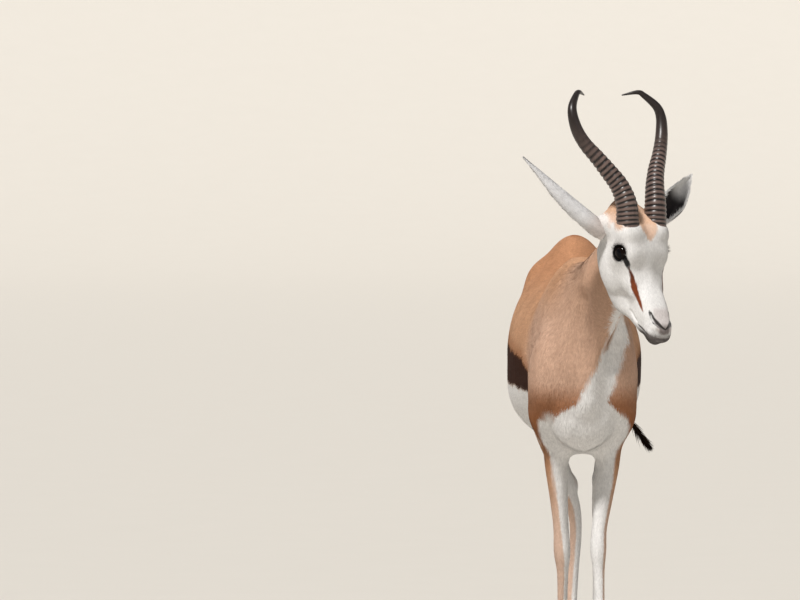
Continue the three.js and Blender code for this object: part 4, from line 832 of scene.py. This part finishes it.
# ---------------------------------------------------------------- horns
RING_GAP = [7.2, 12.0]
RING_END = 0.64
RING_HEIGHT = 2.3
def horn(s):
    S = catmull([list(level([s*p[0]+(LEAN[i] if s > 0 else 0), p[1], p[2]]))+[p[3], p[4]] for i, p in enumerate(HORN)], 40)
    step = np.linalg.norm(np.diff(S[:, :3], axis=0), axis=1)
    L = np.concatenate([[0], np.cumsum(step)]); total = L[-1]
    d = np.concatenate([np.arange(-3, RING_END*total, 0.95), np.linspace(RING_END*total, total, 70)])
    A = np.stack([np.interp(d, L, S[:, q]) for q in range(5)], 1)
    t0 = unit(S[1, :3]-S[0, :3])
    neg = d < 0
    A[neg, :3] = S[0, :3]+t0*d[neg][:, None]
    T = unit(np.gradient(A[:, :3], axis=0))
    wide = unit(ACROSS[None]-T*(T@ACROSS)[:, None])
    dep = np.cross(T, wide)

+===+

_Task prompt:_
Once more, set down the full listing, verbatim.

_Reply to the task:_
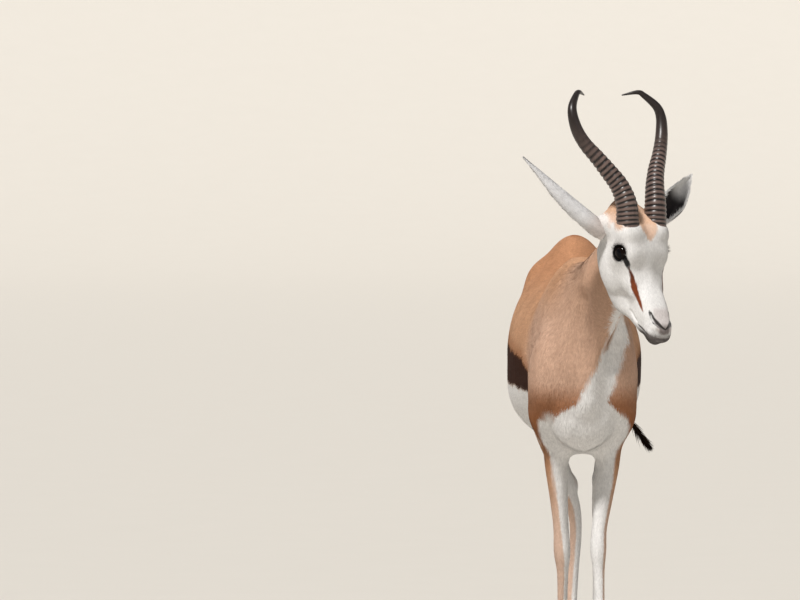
Continue the three.js and Blender code for this object: part 4, from line 832 of scene.py. This part finishes it.
# ---------------------------------------------------------------- horns
RING_GAP = [7.2, 12.0]
RING_END = 0.64
RING_HEIGHT = 2.3
def horn(s):
    S = catmull([list(level([s*p[0]+(LEAN[i] if s > 0 else 0), p[1], p[2]]))+[p[3], p[4]] for i, p in enumerate(HORN)], 40)
    step = np.linalg.norm(np.diff(S[:, :3], axis=0), axis=1)
    L = np.concatenate([[0], np.cumsum(step)]); total = L[-1]
    d = np.concatenate([np.arange(-3, RING_END*total, 0.95), np.linspace(RING_END*total, total, 70)])
    A = np.stack([np.interp(d, L, S[:, q]) for q in range(5)], 1)
    t0 = unit(S[1, :3]-S[0, :3])
    neg = d < 0
    A[neg, :3] = S[0, :3]+t0*d[neg][:, None]
    T = unit(np.gradient(A[:, :3], axis=0))
    wide = unit(ACROSS[None]-T*(T@ACROSS)[:, None])
    dep = np.cross(T, wide)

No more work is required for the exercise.